■ RECORDED DATA ■
****************

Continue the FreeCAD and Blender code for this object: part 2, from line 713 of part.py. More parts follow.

****************

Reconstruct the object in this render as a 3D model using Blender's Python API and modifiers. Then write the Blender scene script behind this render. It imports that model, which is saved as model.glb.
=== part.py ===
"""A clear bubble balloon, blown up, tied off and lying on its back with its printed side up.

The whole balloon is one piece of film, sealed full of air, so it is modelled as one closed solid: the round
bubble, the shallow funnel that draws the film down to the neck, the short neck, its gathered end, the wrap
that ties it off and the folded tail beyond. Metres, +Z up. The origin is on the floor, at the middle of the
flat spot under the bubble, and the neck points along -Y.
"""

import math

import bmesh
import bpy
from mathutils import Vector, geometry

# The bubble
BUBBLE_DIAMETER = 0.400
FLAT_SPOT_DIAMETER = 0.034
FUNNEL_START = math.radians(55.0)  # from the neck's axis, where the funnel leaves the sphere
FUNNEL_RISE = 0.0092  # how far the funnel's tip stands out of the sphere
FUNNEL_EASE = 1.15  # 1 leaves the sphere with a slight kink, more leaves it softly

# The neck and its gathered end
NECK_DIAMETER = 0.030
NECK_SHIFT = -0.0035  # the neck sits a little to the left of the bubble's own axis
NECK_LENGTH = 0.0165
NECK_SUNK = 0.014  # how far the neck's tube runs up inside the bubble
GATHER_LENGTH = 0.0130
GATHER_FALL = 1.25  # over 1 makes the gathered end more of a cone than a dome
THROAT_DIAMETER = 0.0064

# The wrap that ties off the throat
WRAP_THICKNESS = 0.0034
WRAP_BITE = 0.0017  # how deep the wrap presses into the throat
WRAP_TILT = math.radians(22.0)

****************

■ WORK TO BE COMPLETED ■
Copy out precisely the lines that begin at the line containing "Reconstruct the object" and end at the line containing "printed side up.", including both; write nothing else.

■ THE REPLY ■
Reconstruct the object in this render as a 3D model using Blender's Python API and modifiers. Then write the Blender scene script behind this render. It imports that model, which is saved as model.glb.
=== part.py ===
"""A clear bubble balloon, blown up, tied off and lying on its back with its printed side up.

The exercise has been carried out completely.